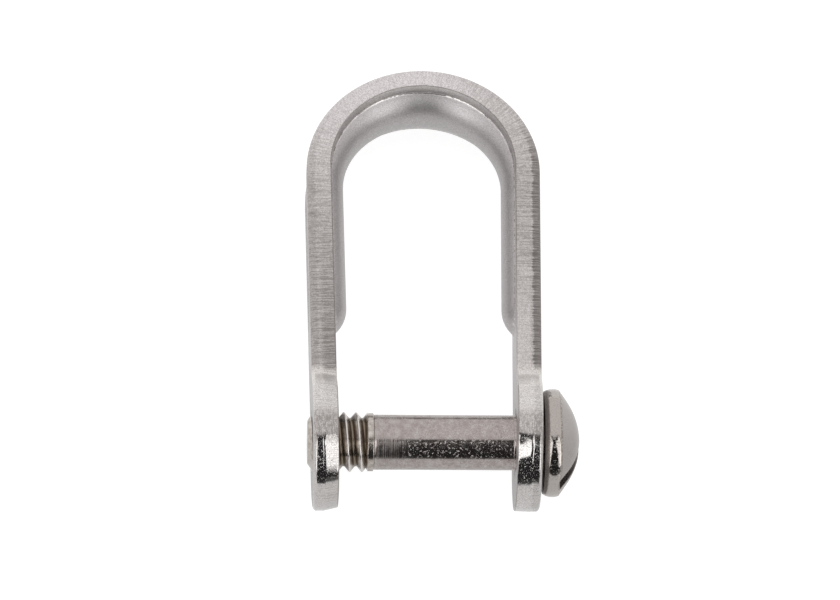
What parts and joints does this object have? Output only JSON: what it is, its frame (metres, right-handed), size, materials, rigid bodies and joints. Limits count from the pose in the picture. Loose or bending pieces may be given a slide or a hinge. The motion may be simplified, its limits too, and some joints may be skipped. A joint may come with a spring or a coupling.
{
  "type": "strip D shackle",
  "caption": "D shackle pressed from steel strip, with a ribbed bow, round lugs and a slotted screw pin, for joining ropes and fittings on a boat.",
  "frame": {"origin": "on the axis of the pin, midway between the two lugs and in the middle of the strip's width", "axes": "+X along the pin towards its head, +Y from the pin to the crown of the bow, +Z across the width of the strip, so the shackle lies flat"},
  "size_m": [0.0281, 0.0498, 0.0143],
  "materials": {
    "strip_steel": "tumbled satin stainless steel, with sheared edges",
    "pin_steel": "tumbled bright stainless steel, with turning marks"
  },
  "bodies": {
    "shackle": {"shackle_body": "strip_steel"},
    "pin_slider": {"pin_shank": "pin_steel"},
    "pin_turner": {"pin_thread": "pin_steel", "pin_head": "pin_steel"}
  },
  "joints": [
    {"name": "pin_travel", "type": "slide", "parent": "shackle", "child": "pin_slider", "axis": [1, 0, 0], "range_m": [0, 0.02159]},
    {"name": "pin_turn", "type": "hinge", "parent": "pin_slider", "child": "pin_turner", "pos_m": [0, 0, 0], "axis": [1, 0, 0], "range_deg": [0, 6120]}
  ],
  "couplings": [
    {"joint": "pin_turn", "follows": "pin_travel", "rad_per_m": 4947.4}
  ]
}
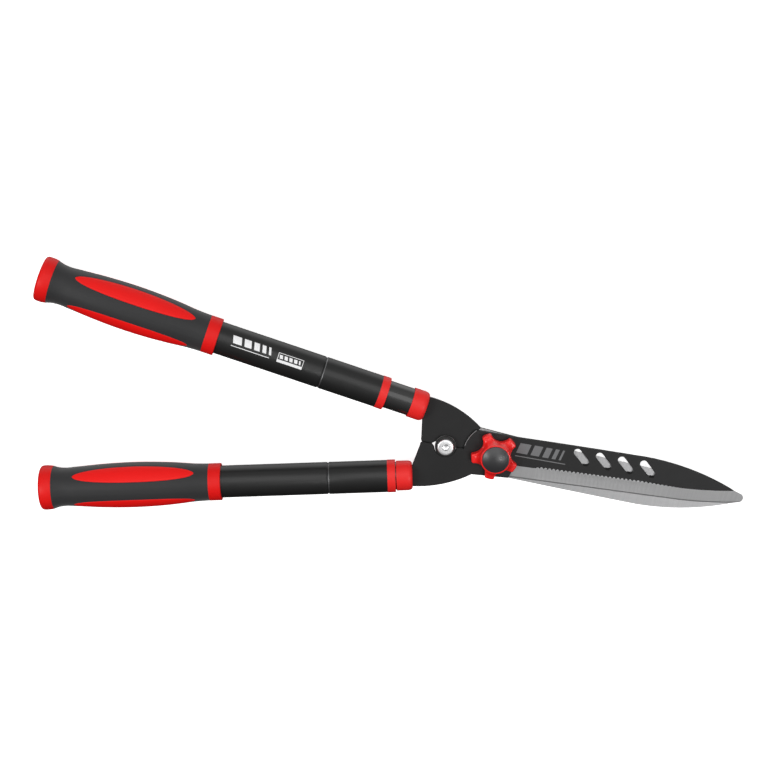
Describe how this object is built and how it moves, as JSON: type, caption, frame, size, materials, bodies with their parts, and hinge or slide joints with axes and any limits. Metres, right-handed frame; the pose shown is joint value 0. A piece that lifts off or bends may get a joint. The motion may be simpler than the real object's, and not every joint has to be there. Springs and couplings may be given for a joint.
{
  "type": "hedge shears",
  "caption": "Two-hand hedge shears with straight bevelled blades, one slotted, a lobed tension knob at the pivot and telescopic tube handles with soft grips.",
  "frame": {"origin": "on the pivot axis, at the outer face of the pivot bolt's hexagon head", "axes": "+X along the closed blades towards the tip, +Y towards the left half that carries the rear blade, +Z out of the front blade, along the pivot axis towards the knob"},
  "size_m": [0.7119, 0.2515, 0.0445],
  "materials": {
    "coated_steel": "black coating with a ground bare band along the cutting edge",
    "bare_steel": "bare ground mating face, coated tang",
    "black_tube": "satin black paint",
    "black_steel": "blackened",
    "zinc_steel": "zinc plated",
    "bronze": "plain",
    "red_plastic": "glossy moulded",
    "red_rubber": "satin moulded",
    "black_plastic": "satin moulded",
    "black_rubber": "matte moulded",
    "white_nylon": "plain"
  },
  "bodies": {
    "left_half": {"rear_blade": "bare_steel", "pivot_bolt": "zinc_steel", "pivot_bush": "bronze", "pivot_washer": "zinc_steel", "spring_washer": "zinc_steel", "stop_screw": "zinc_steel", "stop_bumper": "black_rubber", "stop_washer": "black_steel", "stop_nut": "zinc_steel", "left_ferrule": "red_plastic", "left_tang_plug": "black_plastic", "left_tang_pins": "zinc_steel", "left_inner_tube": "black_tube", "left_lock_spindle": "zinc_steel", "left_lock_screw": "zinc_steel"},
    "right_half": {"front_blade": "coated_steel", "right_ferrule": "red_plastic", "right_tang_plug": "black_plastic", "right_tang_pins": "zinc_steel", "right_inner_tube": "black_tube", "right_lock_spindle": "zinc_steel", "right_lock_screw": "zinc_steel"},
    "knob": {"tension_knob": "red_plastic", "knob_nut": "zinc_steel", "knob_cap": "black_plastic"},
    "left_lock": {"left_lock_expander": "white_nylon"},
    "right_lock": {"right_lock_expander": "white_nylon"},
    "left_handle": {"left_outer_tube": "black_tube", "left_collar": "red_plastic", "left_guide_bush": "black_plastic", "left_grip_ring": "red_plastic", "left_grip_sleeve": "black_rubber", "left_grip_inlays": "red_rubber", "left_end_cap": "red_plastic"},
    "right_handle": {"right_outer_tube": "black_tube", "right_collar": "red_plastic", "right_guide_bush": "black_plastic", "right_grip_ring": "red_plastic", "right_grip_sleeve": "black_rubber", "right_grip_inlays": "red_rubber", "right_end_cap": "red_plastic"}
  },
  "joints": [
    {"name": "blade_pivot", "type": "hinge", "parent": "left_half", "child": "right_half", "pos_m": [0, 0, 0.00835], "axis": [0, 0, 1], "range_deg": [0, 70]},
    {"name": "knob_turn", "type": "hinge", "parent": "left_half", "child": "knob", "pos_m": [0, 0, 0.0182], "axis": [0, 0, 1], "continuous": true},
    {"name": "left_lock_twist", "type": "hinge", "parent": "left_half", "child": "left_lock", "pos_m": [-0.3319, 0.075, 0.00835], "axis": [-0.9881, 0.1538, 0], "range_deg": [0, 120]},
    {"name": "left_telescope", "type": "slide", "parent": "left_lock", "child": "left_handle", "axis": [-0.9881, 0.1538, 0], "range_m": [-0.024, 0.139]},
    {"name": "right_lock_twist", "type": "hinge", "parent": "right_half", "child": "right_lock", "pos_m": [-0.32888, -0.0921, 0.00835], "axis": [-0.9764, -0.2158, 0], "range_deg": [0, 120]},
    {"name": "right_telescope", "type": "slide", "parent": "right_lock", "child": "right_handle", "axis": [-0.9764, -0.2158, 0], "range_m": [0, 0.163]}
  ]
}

++++++++

Set task =>
Reproduce all of the records exactly.

Task response =>
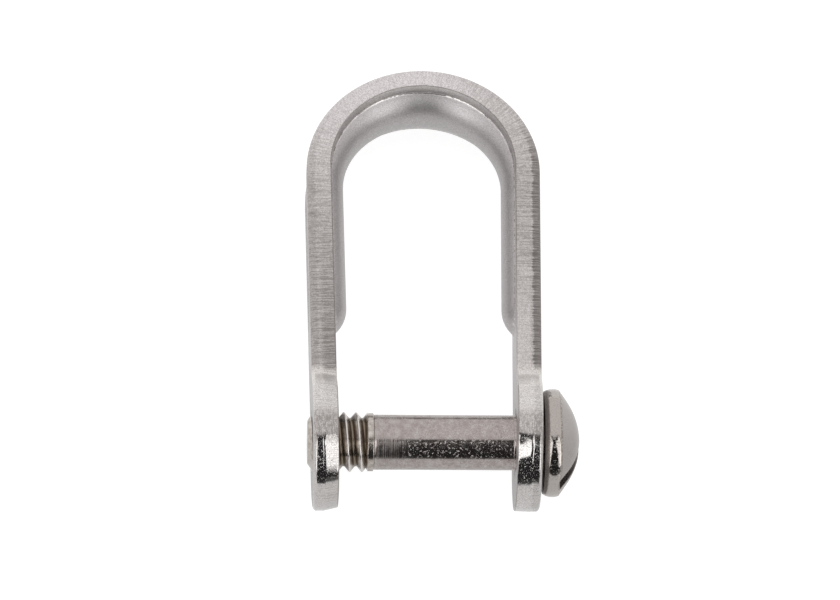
What parts and joints does this object have? Output only JSON: what it is, its frame (metres, right-handed), size, materials, rigid bodies and joints. Limits count from the pose in the picture. Loose or bending pieces may be given a slide or a hinge. The motion may be simplified, its limits too, and some joints may be skipped. A joint may come with a spring or a coupling.
{
  "type": "strip D shackle",
  "caption": "D shackle pressed from steel strip, with a ribbed bow, round lugs and a slotted screw pin, for joining ropes and fittings on a boat.",
  "frame": {"origin": "on the axis of the pin, midway between the two lugs and in the middle of the strip's width", "axes": "+X along the pin towards its head, +Y from the pin to the crown of the bow, +Z across the width of the strip, so the shackle lies flat"},
  "size_m": [0.0281, 0.0498, 0.0143],
  "materials": {
    "strip_steel": "tumbled satin stainless steel, with sheared edges",
    "pin_steel": "tumbled bright stainless steel, with turning marks"
  },
  "bodies": {
    "shackle": {"shackle_body": "strip_steel"},
    "pin_slider": {"pin_shank": "pin_steel"},
    "pin_turner": {"pin_thread": "pin_steel", "pin_head": "pin_steel"}
  },
  "joints": [
    {"name": "pin_travel", "type": "slide", "parent": "shackle", "child": "pin_slider", "axis": [1, 0, 0], "range_m": [0, 0.02159]},
    {"name": "pin_turn", "type": "hinge", "parent": "pin_slider", "child": "pin_turner", "pos_m": [0, 0, 0], "axis": [1, 0, 0], "range_deg": [0, 6120]}
  ],
  "couplings": [
    {"joint": "pin_turn", "follows": "pin_travel", "rad_per_m": 4947.4}
  ]
}
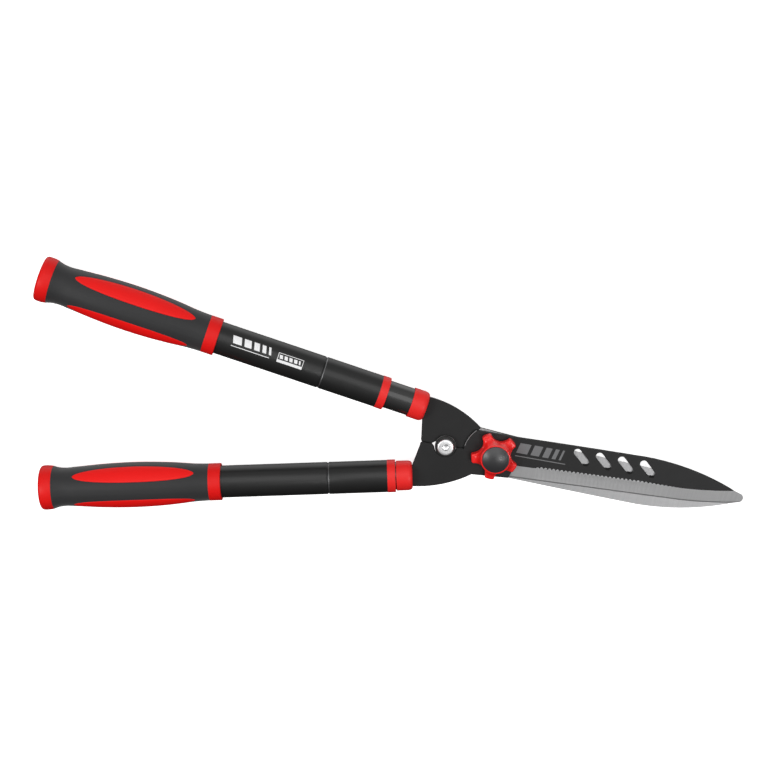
Describe how this object is built and how it moves, as JSON: type, caption, frame, size, materials, bodies with their parts, and hinge or slide joints with axes and any limits. Metres, right-handed frame; the pose shown is joint value 0. A piece that lifts off or bends may get a joint. The motion may be simpler than the real object's, and not every joint has to be there. Springs and couplings may be given for a joint.
{
  "type": "hedge shears",
  "caption": "Two-hand hedge shears with straight bevelled blades, one slotted, a lobed tension knob at the pivot and telescopic tube handles with soft grips.",
  "frame": {"origin": "on the pivot axis, at the outer face of the pivot bolt's hexagon head", "axes": "+X along the closed blades towards the tip, +Y towards the left half that carries the rear blade, +Z out of the front blade, along the pivot axis towards the knob"},
  "size_m": [0.7119, 0.2515, 0.0445],
  "materials": {
    "coated_steel": "black coating with a ground bare band along the cutting edge",
    "bare_steel": "bare ground mating face, coated tang",
    "black_tube": "satin black paint",
    "black_steel": "blackened",
    "zinc_steel": "zinc plated",
    "bronze": "plain",
    "red_plastic": "glossy moulded",
    "red_rubber": "satin moulded",
    "black_plastic": "satin moulded",
    "black_rubber": "matte moulded",
    "white_nylon": "plain"
  },
  "bodies": {
    "left_half": {"rear_blade": "bare_steel", "pivot_bolt": "zinc_steel", "pivot_bush": "bronze", "pivot_washer": "zinc_steel", "spring_washer": "zinc_steel", "stop_screw": "zinc_steel", "stop_bumper": "black_rubber", "stop_washer": "black_steel", "stop_nut": "zinc_steel", "left_ferrule": "red_plastic", "left_tang_plug": "black_plastic", "left_tang_pins": "zinc_steel", "left_inner_tube": "black_tube", "left_lock_spindle": "zinc_steel", "left_lock_screw": "zinc_steel"},
    "right_half": {"front_blade": "coated_steel", "right_ferrule": "red_plastic", "right_tang_plug": "black_plastic", "right_tang_pins": "zinc_steel", "right_inner_tube": "black_tube", "right_lock_spindle": "zinc_steel", "right_lock_screw": "zinc_steel"},
    "knob": {"tension_knob": "red_plastic", "knob_nut": "zinc_steel", "knob_cap": "black_plastic"},
    "left_lock": {"left_lock_expander": "white_nylon"},
    "right_lock": {"right_lock_expander": "white_nylon"},
    "left_handle": {"left_outer_tube": "black_tube", "left_collar": "red_plastic", "left_guide_bush": "black_plastic", "left_grip_ring": "red_plastic", "left_grip_sleeve": "black_rubber", "left_grip_inlays": "red_rubber", "left_end_cap": "red_plastic"},
    "right_handle": {"right_outer_tube": "black_tube", "right_collar": "red_plastic", "right_guide_bush": "black_plastic", "right_grip_ring": "red_plastic", "right_grip_sleeve": "black_rubber", "right_grip_inlays": "red_rubber", "right_end_cap": "red_plastic"}
  },
  "joints": [
    {"name": "blade_pivot", "type": "hinge", "parent": "left_half", "child": "right_half", "pos_m": [0, 0, 0.00835], "axis": [0, 0, 1], "range_deg": [0, 70]},
    {"name": "knob_turn", "type": "hinge", "parent": "left_half", "child": "knob", "pos_m": [0, 0, 0.0182], "axis": [0, 0, 1], "continuous": true},
    {"name": "left_lock_twist", "type": "hinge", "parent": "left_half", "child": "left_lock", "pos_m": [-0.3319, 0.075, 0.00835], "axis": [-0.9881, 0.1538, 0], "range_deg": [0, 120]},
    {"name": "left_telescope", "type": "slide", "parent": "left_lock", "child": "left_handle", "axis": [-0.9881, 0.1538, 0], "range_m": [-0.024, 0.139]},
    {"name": "right_lock_twist", "type": "hinge", "parent": "right_half", "child": "right_lock", "pos_m": [-0.32888, -0.0921, 0.00835], "axis": [-0.9764, -0.2158, 0], "range_deg": [0, 120]},
    {"name": "right_telescope", "type": "slide", "parent": "right_lock", "child": "right_handle", "axis": [-0.9764, -0.2158, 0], "range_m": [0, 0.163]}
  ]
}